Que características devem ter os nadadores-salvadores?
Primeiro, não pode ser o herói. Porque herói é aquele que morre. Tem que entender quais são as suas limitações. Precisa saber nadar muito e bem, ter bom senso, ter atenção com as pessoas, ter paciência para fazer prevenção, treinar muito antes de executar a missão. É uma questão de erro e acerto. Se fizer bem a prevenção faz poucos salvamentos.
Como se faz a prevenção?
A prevenção para adultos e para crianças é muito parecida, só difere o local.

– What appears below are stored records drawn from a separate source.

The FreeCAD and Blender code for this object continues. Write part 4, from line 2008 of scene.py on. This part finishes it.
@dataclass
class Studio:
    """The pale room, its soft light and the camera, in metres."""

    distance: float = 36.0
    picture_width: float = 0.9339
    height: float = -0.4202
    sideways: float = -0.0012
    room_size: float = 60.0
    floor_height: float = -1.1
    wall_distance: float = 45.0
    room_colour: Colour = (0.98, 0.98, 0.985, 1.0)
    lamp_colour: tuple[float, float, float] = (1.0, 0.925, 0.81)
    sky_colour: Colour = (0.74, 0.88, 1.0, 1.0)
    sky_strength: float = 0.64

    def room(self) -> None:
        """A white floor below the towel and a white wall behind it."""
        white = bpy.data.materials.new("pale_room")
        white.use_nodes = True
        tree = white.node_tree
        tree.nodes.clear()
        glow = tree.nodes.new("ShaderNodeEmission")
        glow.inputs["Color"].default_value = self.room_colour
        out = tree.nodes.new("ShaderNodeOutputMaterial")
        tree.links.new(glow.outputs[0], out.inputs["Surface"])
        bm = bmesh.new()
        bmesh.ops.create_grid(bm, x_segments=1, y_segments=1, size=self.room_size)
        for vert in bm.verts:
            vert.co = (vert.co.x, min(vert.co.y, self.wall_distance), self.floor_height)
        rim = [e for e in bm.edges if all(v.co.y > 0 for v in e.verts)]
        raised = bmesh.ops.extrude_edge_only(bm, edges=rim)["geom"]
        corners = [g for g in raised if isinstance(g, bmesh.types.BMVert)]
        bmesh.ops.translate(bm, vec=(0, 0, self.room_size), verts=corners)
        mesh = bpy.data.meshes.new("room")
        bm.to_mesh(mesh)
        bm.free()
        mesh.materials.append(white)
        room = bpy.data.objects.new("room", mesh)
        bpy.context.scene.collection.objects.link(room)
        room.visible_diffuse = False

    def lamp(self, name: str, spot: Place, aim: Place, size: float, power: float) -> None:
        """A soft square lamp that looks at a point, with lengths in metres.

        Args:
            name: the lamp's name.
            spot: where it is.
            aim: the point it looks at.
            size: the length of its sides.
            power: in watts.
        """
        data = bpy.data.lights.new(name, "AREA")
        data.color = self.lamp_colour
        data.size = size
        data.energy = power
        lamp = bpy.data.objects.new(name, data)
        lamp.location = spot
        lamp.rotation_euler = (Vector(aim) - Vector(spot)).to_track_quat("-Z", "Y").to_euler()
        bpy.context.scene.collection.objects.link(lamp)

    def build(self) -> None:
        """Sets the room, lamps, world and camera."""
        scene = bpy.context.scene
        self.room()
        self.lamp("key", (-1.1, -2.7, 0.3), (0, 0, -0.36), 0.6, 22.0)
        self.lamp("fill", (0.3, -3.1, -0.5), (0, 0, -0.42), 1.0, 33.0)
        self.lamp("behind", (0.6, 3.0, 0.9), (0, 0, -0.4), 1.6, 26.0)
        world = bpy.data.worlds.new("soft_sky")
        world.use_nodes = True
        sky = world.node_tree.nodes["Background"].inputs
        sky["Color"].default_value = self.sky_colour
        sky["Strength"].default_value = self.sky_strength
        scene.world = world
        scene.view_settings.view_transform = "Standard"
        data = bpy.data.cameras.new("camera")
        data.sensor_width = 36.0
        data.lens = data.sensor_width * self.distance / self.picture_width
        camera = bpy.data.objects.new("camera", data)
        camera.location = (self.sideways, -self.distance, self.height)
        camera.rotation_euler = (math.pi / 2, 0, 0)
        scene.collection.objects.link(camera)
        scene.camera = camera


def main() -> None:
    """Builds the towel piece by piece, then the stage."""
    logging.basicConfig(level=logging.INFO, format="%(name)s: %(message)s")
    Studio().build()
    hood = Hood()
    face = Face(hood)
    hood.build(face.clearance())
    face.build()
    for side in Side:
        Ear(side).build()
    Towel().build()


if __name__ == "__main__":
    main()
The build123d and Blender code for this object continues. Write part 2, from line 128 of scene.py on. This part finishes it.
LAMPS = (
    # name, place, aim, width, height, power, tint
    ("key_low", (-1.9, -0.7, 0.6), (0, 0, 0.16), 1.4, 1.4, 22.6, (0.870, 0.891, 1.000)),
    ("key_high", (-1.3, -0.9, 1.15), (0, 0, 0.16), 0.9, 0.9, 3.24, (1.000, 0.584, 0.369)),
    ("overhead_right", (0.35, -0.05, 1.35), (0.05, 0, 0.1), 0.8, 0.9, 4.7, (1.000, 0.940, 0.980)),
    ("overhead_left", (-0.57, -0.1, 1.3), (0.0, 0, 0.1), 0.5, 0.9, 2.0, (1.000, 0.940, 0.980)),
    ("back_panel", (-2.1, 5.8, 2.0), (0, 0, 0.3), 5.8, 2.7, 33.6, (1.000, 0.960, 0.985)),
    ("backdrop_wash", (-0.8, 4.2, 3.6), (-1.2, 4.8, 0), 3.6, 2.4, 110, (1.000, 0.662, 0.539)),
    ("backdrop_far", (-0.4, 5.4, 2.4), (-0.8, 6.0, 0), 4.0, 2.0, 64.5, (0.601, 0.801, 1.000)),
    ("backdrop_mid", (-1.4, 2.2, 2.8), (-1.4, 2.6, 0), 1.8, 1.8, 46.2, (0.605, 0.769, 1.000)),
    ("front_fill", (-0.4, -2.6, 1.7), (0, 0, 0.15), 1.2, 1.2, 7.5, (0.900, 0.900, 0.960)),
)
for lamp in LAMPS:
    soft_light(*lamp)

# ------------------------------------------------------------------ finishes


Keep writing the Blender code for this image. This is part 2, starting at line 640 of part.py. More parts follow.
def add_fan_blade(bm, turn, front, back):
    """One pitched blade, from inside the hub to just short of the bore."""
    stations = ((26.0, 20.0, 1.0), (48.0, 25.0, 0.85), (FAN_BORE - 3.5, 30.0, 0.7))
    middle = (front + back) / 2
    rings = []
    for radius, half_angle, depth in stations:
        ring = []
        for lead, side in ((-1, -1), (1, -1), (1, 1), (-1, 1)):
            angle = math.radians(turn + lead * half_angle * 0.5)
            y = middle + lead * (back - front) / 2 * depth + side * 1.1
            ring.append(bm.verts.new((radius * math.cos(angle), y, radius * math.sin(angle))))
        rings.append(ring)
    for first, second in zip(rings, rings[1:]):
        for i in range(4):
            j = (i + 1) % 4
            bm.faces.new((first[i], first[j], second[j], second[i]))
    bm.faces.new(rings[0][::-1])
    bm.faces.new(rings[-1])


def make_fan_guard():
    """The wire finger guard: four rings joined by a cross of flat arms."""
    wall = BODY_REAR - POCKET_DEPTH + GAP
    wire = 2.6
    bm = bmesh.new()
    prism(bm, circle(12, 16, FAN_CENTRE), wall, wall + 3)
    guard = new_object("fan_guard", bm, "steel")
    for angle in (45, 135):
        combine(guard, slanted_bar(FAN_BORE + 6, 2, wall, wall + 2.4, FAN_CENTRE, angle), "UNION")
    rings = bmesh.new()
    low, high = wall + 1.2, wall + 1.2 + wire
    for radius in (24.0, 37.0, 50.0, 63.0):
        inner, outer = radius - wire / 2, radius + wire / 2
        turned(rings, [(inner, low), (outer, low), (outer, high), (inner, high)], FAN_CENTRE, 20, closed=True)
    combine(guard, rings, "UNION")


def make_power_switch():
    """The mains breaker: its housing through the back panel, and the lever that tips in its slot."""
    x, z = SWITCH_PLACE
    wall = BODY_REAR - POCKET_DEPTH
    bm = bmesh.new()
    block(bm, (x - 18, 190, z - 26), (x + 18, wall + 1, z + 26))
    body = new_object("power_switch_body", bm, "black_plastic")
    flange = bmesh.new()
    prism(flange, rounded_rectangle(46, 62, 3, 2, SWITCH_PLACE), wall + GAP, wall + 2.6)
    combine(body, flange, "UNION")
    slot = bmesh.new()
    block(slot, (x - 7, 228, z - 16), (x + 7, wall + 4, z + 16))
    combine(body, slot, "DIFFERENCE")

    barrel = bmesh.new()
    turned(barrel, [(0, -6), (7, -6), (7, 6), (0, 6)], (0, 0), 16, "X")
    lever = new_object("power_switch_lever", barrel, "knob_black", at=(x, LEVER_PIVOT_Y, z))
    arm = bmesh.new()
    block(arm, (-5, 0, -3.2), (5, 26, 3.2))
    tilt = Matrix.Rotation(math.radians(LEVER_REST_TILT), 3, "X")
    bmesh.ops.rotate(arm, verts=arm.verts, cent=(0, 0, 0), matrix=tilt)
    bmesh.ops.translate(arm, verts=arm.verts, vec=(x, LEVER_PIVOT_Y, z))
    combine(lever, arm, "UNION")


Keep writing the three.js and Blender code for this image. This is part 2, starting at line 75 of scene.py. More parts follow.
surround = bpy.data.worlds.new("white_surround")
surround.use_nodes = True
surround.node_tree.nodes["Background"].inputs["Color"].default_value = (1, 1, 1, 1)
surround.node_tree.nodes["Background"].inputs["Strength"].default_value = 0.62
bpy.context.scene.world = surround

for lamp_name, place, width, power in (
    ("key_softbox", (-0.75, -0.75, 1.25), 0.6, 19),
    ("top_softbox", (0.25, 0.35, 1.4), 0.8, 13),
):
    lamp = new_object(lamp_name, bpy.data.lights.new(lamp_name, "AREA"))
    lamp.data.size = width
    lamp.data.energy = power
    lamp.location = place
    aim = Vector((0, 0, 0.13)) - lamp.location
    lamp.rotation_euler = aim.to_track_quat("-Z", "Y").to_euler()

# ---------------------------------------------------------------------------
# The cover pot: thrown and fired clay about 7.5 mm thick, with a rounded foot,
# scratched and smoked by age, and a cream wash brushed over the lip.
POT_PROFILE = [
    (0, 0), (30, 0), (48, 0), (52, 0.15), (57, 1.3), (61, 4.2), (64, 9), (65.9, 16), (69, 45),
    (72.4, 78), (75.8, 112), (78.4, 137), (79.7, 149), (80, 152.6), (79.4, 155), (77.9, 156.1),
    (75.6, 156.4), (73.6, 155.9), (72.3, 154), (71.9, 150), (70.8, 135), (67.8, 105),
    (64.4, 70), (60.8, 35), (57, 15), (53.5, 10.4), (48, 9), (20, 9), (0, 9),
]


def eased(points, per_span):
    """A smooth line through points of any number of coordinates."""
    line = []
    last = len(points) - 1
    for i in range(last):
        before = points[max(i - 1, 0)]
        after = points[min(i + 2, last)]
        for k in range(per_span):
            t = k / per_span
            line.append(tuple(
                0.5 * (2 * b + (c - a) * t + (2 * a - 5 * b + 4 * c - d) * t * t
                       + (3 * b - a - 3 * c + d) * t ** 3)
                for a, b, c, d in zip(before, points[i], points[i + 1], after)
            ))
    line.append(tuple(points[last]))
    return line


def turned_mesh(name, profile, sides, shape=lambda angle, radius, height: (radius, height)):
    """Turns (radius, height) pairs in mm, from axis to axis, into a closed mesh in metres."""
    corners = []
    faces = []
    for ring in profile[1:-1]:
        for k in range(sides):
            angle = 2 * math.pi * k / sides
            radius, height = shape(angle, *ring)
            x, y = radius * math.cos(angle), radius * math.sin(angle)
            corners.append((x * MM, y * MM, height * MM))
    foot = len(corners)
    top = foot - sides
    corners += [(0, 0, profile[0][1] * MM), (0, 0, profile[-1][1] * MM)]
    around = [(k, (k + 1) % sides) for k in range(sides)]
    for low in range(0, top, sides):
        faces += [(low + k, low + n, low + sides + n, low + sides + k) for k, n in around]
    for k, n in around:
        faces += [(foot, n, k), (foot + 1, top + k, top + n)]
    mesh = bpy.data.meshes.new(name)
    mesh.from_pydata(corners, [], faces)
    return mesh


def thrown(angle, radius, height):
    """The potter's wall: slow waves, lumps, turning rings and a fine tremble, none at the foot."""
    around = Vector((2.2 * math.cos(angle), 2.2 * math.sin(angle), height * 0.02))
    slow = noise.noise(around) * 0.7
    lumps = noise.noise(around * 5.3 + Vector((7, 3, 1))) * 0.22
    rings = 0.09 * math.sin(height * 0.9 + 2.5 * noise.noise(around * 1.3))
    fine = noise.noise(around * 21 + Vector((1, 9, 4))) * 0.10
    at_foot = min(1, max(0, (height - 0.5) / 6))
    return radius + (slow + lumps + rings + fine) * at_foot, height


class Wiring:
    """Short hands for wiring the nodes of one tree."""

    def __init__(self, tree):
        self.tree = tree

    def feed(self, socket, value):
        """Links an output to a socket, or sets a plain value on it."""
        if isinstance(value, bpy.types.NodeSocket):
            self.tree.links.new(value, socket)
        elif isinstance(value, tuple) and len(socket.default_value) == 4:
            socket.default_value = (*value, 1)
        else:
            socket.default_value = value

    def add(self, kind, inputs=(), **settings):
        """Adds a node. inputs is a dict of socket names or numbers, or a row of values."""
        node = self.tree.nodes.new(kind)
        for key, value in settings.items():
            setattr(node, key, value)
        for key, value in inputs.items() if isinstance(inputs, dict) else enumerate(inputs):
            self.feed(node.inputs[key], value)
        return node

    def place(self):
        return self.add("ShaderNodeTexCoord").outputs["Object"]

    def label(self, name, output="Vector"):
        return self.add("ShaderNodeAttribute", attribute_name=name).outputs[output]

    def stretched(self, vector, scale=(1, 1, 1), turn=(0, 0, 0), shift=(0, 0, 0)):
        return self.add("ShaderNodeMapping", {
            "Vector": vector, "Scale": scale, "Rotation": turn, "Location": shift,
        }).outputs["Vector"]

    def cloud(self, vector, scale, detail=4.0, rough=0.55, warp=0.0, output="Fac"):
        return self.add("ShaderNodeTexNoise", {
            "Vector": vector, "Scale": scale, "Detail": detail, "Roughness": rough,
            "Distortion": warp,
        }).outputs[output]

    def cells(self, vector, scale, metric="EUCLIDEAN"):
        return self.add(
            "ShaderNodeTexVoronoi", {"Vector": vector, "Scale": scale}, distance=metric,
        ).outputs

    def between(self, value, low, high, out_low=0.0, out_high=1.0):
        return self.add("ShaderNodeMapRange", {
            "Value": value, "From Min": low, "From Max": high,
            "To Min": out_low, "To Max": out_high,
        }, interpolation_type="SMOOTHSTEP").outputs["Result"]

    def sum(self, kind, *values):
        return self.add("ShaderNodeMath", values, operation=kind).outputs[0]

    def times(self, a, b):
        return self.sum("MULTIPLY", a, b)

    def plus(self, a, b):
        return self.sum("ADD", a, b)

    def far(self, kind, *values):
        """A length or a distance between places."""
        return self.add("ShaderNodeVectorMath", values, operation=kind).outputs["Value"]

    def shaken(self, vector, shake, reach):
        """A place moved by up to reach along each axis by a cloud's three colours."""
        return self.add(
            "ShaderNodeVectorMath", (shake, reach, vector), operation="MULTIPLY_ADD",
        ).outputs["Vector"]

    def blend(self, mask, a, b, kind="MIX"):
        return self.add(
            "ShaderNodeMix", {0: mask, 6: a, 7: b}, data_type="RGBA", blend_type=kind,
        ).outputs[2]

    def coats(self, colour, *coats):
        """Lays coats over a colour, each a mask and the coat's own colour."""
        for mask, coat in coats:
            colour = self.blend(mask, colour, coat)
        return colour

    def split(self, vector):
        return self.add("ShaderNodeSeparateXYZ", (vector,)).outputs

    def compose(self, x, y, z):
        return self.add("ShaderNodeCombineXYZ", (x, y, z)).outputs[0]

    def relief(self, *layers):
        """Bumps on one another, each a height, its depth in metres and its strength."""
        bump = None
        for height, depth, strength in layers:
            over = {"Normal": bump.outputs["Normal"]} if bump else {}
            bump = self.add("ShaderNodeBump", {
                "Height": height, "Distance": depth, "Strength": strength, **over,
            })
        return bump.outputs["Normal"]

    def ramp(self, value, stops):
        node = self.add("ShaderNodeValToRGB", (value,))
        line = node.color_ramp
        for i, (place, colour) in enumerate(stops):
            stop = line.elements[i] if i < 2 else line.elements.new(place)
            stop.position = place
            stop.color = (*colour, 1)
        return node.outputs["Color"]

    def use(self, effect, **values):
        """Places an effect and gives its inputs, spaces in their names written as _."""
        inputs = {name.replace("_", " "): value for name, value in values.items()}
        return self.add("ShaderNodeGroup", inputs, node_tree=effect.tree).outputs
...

Na praia, 90 por cento dos afogamentos acontecem na corrente de retorno, a zona onde as ondas rebentam menos. Na piscina há cinco medidas básicas a seguir: nunca deixar uma criança sozinha nem que seja por um segundo; ter sempre nadador-salvador por perto, pois a pessoa pode nadar bem, mas sentir-se mal; saber como agir e antes de ir salvar outra pessoa ligar para o número de emergência 112; acesso restrito com uma cerca de 1,20 metro e um portão alto com travão; atenção ao sistema de sucção e à tampa do ralo para impedir que, por exemplo, os cabelos compridos fiquem presos. No rio, quem não sabe nadar não deve entrar até à altura do umbigo e lembrar que o lodo escorrega.
Segundo o Instituto de Socorros a Náufragos português há 4100 nadadores-salvadores certificados para 1250 unidades balneares em 250 km de costa vigiada…
Há uns 15 anos achava-se que era preciso pôr mais e mais nadadores-salvadores. Isso é impossível. Num feriado no Brasil chegam a estar três milhões de pessoas em 80 km de praia. Esta relação que existe em Portugal é excelente [dois nadadores-salvadores por cada 100 metros de concessionário]. A cultura da prevenção cada vez mais forte vai proferir mais segurança.
A série de televisão Baywatch retratava bem o que se passa nas praias?
A série começou com muito realismo, com uma pessoa que trabalhou no serviço de salvamento de Los Angeles. Mas Hollywood, é Hollywood e começou a ir pelo lado menos técnico, mas foi muito positivo. E já soube que vai voltar num outro formato.